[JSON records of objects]

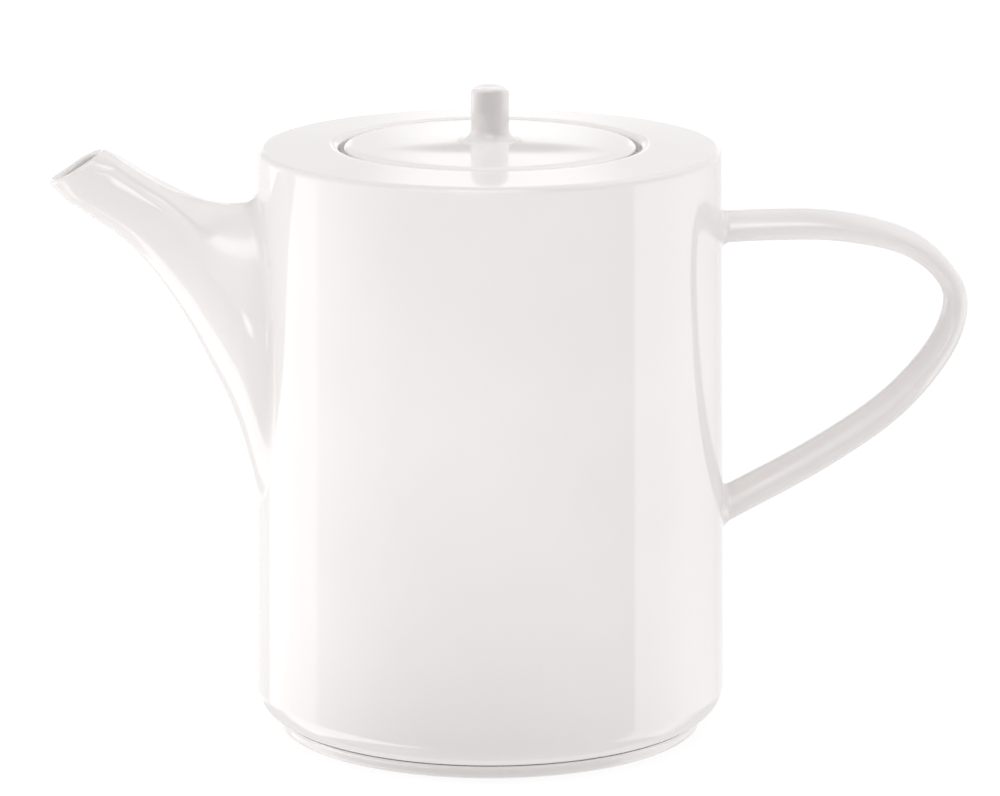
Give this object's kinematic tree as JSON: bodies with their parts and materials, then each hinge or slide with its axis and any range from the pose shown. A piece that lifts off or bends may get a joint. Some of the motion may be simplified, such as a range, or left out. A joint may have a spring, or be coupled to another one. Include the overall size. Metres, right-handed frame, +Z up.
{
  "type": "coffee pot",
  "caption": "Tall cylindrical porcelain coffee pot with a flat shoulder, recessed round lid with a slim pin knob, funnel spout and open D-shaped handle.",
  "frame": {"origin": "on the pot's vertical axis, on the surface that the foot ring stands on", "axes": "+Z up along the pot's axis; +X towards the handle, so the spout is along -X; +Y to the back"},
  "size_m": [0.2321, 0.1198, 0.1644],
  "materials": {
    "glaze": "white, glossy transparent glaze over porcelain",
    "bare_clay": "unglazed, smooth matt porcelain"
  },
  "bodies": {
    "pot": {"body": "glaze", "foot_ring": "bare_clay", "spout": "glaze", "handle": "glaze"},
    "lid_carrier": {"lid_collar": "glaze"},
    "lid": {"lid_disc": "glaze", "lid_knob": "glaze"}
  },
  "joints": [
    {"name": "lid_lift", "type": "slide", "parent": "pot", "child": "lid_carrier", "axis": [0, 0, 1], "range_m": [0, 0.06]},
    {"name": "lid_turn", "type": "hinge", "parent": "lid_carrier", "child": "lid", "pos_m": [0, 0, 0.15], "axis": [0, 0, 1], "continuous": true}
  ]
}
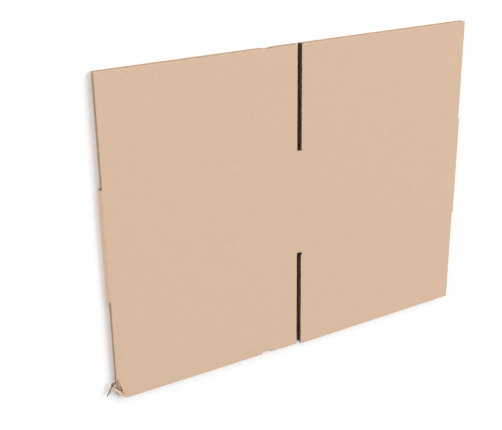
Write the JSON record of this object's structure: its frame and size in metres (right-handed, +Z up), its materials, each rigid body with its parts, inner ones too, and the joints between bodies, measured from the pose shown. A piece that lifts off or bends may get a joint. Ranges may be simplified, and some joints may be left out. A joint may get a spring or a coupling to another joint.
{
  "type": "flattened cardboard box",
  "caption": "Plain brown slotted carton of single-wall corrugated board, glued at its side joint and folded flat, with slots, scores, open flutes and a torn corner.",
  "frame": {"origin": "under the middle of the whole outline, on the surface that the flat box lies on", "axes": "+X across the panels, +Y along the flutes and the slots, +Z up through the two layers, out of the front face of the picture"},
  "size_m": [0.608, 0.4644, 0.0096],
  "materials": {
    "kraft_board": "matt"
  },
  "bodies": {
    "root": {"flattened_box": "kraft_board"}
  },
  "joints": []
}
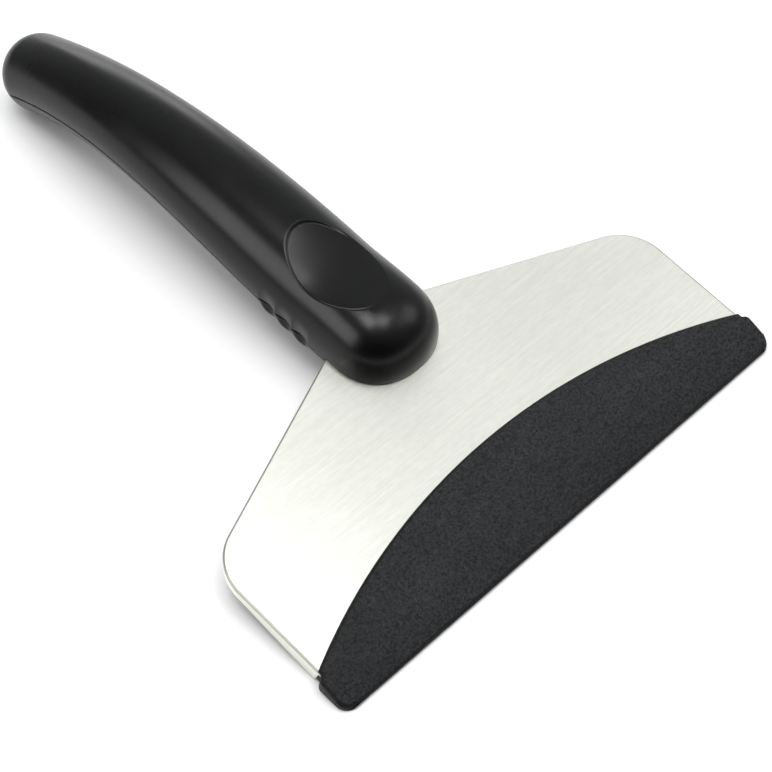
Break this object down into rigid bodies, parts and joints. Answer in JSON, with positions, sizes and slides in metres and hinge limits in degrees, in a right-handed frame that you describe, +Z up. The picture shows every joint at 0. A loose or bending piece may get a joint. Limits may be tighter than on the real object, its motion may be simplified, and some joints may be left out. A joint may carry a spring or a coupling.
{
  "type": "windshield ice scraper",
  "caption": "Flat steel blade plate with a crescent plastic scraping edge, screwed into an arched two-shell handle with a thumb recess.",
  "frame": {"origin": "centre of the bounding box at the level of the surface that the scraper lies on, with its scraping edge and its handle's tail resting", "axes": "+X along the scraping edge, +Y from the scraping edge towards the handle's tail, +Z up"},
  "size_m": [0.13, 0.1788, 0.0295],
  "materials": {
    "blade_steel": "fine straight brushing, satin",
    "grained_plastic": "fine moulded grain, matte",
    "handle_plastic": "smooth satin",
    "screw_steel": "zinc plated"
  },
  "bodies": {
    "root": {"blade_plate": "blade_steel", "edge_guard": "grained_plastic", "handle_upper_shell": "handle_plastic", "handle_lower_shell": "handle_plastic", "front_tang_screw": "screw_steel", "rear_tang_screw": "screw_steel", "tail_screw": "screw_steel"}
  },
  "joints": []
}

_Requirement_
Reproduce the complete set of lines precisely as supplied.

_Answer to this exercise_
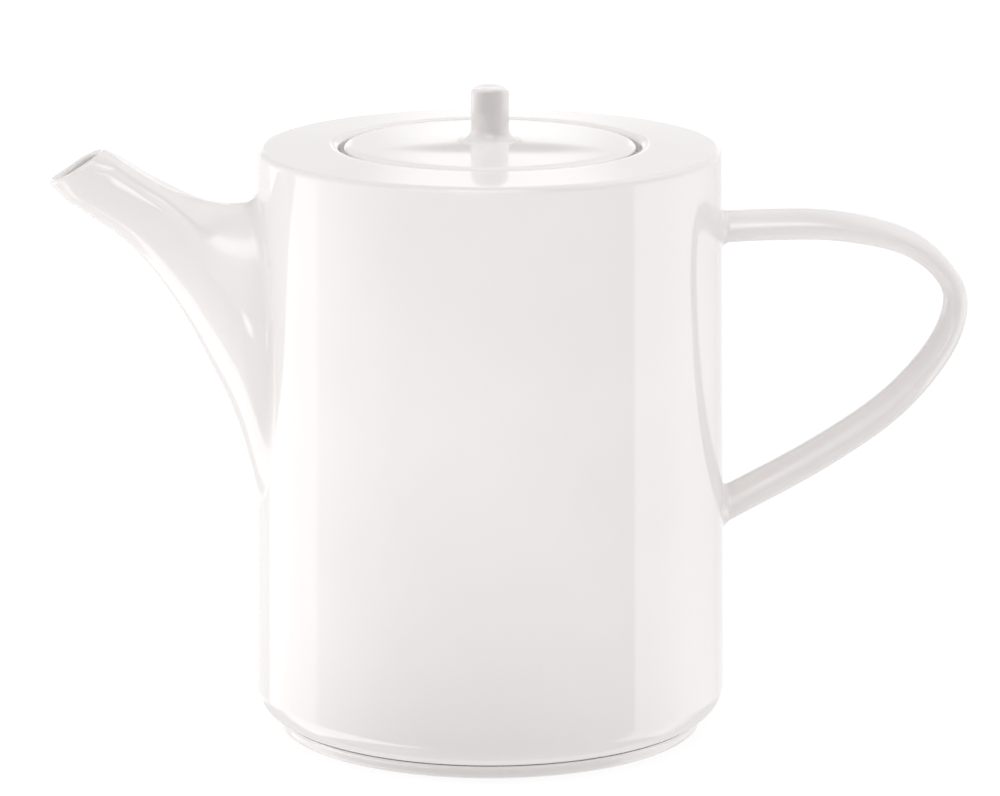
Give this object's kinematic tree as JSON: bodies with their parts and materials, then each hinge or slide with its axis and any range from the pose shown. A piece that lifts off or bends may get a joint. Some of the motion may be simplified, such as a range, or left out. A joint may have a spring, or be coupled to another one. Include the overall size. Metres, right-handed frame, +Z up.
{
  "type": "coffee pot",
  "caption": "Tall cylindrical porcelain coffee pot with a flat shoulder, recessed round lid with a slim pin knob, funnel spout and open D-shaped handle.",
  "frame": {"origin": "on the pot's vertical axis, on the surface that the foot ring stands on", "axes": "+Z up along the pot's axis; +X towards the handle, so the spout is along -X; +Y to the back"},
  "size_m": [0.2321, 0.1198, 0.1644],
  "materials": {
    "glaze": "white, glossy transparent glaze over porcelain",
    "bare_clay": "unglazed, smooth matt porcelain"
  },
  "bodies": {
    "pot": {"body": "glaze", "foot_ring": "bare_clay", "spout": "glaze", "handle": "glaze"},
    "lid_carrier": {"lid_collar": "glaze"},
    "lid": {"lid_disc": "glaze", "lid_knob": "glaze"}
  },
  "joints": [
    {"name": "lid_lift", "type": "slide", "parent": "pot", "child": "lid_carrier", "axis": [0, 0, 1], "range_m": [0, 0.06]},
    {"name": "lid_turn", "type": "hinge", "parent": "lid_carrier", "child": "lid", "pos_m": [0, 0, 0.15], "axis": [0, 0, 1], "continuous": true}
  ]
}
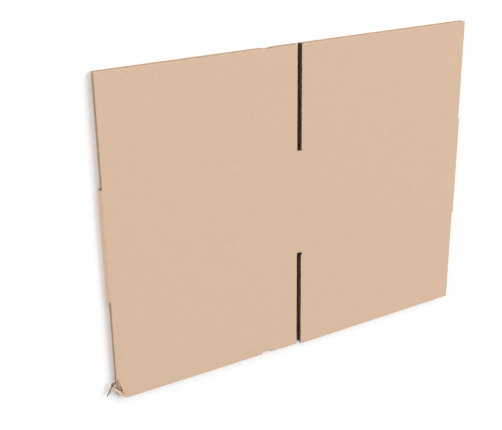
Write the JSON record of this object's structure: its frame and size in metres (right-handed, +Z up), its materials, each rigid body with its parts, inner ones too, and the joints between bodies, measured from the pose shown. A piece that lifts off or bends may get a joint. Ranges may be simplified, and some joints may be left out. A joint may get a spring or a coupling to another joint.
{
  "type": "flattened cardboard box",
  "caption": "Plain brown slotted carton of single-wall corrugated board, glued at its side joint and folded flat, with slots, scores, open flutes and a torn corner.",
  "frame": {"origin": "under the middle of the whole outline, on the surface that the flat box lies on", "axes": "+X across the panels, +Y along the flutes and the slots, +Z up through the two layers, out of the front face of the picture"},
  "size_m": [0.608, 0.4644, 0.0096],
  "materials": {
    "kraft_board": "matt"
  },
  "bodies": {
    "root": {"flattened_box": "kraft_board"}
  },
  "joints": []
}
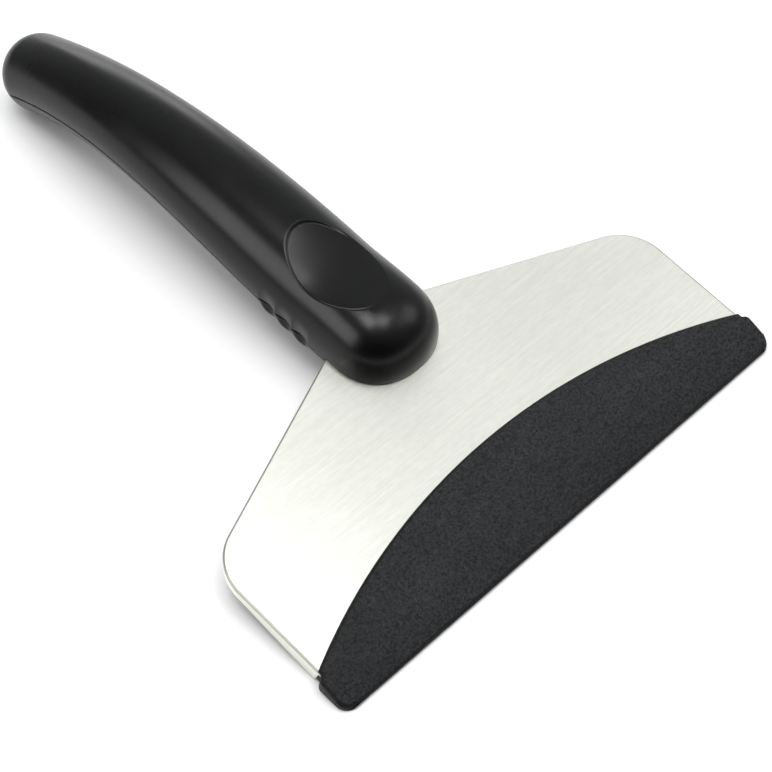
Break this object down into rigid bodies, parts and joints. Answer in JSON, with positions, sizes and slides in metres and hinge limits in degrees, in a right-handed frame that you describe, +Z up. The picture shows every joint at 0. A loose or bending piece may get a joint. Limits may be tighter than on the real object, its motion may be simplified, and some joints may be left out. A joint may carry a spring or a coupling.
{
  "type": "windshield ice scraper",
  "caption": "Flat steel blade plate with a crescent plastic scraping edge, screwed into an arched two-shell handle with a thumb recess.",
  "frame": {"origin": "centre of the bounding box at the level of the surface that the scraper lies on, with its scraping edge and its handle's tail resting", "axes": "+X along the scraping edge, +Y from the scraping edge towards the handle's tail, +Z up"},
  "size_m": [0.13, 0.1788, 0.0295],
  "materials": {
    "blade_steel": "fine straight brushing, satin",
    "grained_plastic": "fine moulded grain, matte",
    "handle_plastic": "smooth satin",
    "screw_steel": "zinc plated"
  },
  "bodies": {
    "root": {"blade_plate": "blade_steel", "edge_guard": "grained_plastic", "handle_upper_shell": "handle_plastic", "handle_lower_shell": "handle_plastic", "front_tang_screw": "screw_steel", "rear_tang_screw": "screw_steel", "tail_screw": "screw_steel"}
  },
  "joints": []
}